Again, the Constitution did not render inoperative and void existing statutes, at the time of its adoption, and not inconsistent with it, but on the contrary such statutes were to remain in force until changed by future legislation, as expressly provided by Section 18 of the Schedule, which reads: “All the laws of this State existing at the time this Constitution shall take effect, and not inconsistent with it, shall remain in force, except so far as they shall be altered by future laws.

The said act of 1887 not being inconsistent with the present Constitution, the said section of the Schedule alone preserved it and continued it in force, subject to the will of the Legislature.

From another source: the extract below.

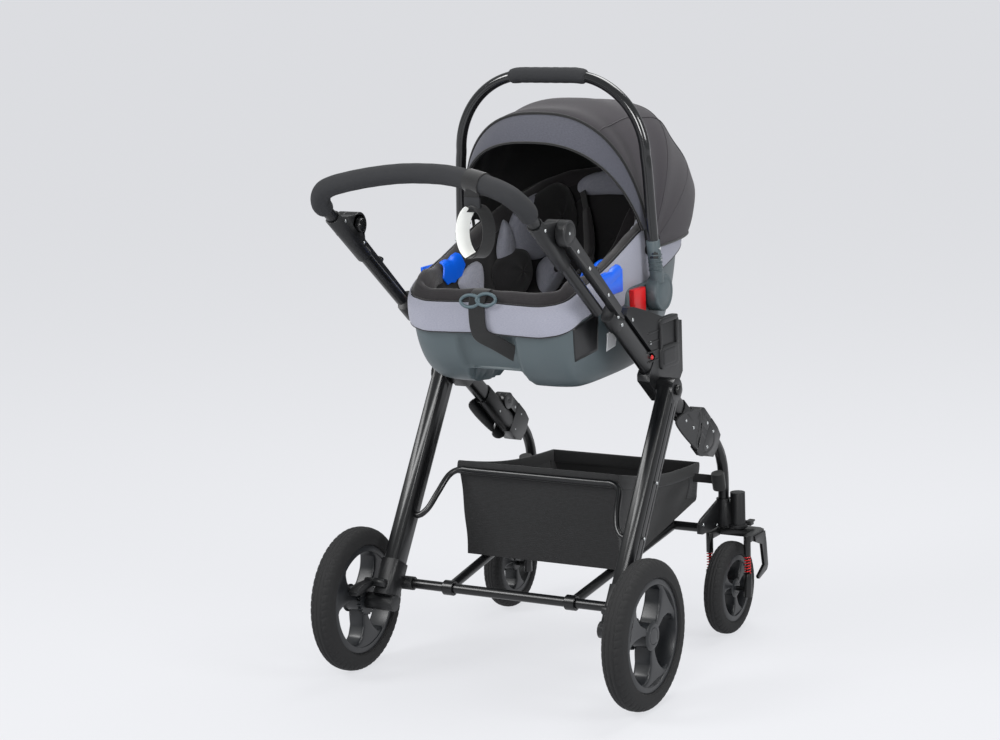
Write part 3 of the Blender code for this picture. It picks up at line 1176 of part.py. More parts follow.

The opinion of this Court, therefore, is that the act entitled “An Act Relating to Taxes for County and Municipal Purposes,” passed at Dover, the 31st day of March A. D. 1887, being Chapter 24l, Vol. 18, Laws of Delaware, Rev. Code 115, remains in force, and that by reason thereof the real estate of the defendant corporation, included within the limits of the rights of way and road-beds of the main line of the railroad, and the several sidings *259and branches thereof, belonging to and operated by the said defendant corporation, and located within the territorial limits of the Assessment and Collection District of the City of Wilmington, south of Sixth Street, not including any buildings erected in whole or in part within the limits of such rights of way, or road-beds, is exempt from taxation for municipal purposes under the said act, and that the plaintiff has not the right to collect from the defendant the amount of the tax set forth in the case stated.

It is ordered that this opinion be certified to the said Superior Court for New Castle County.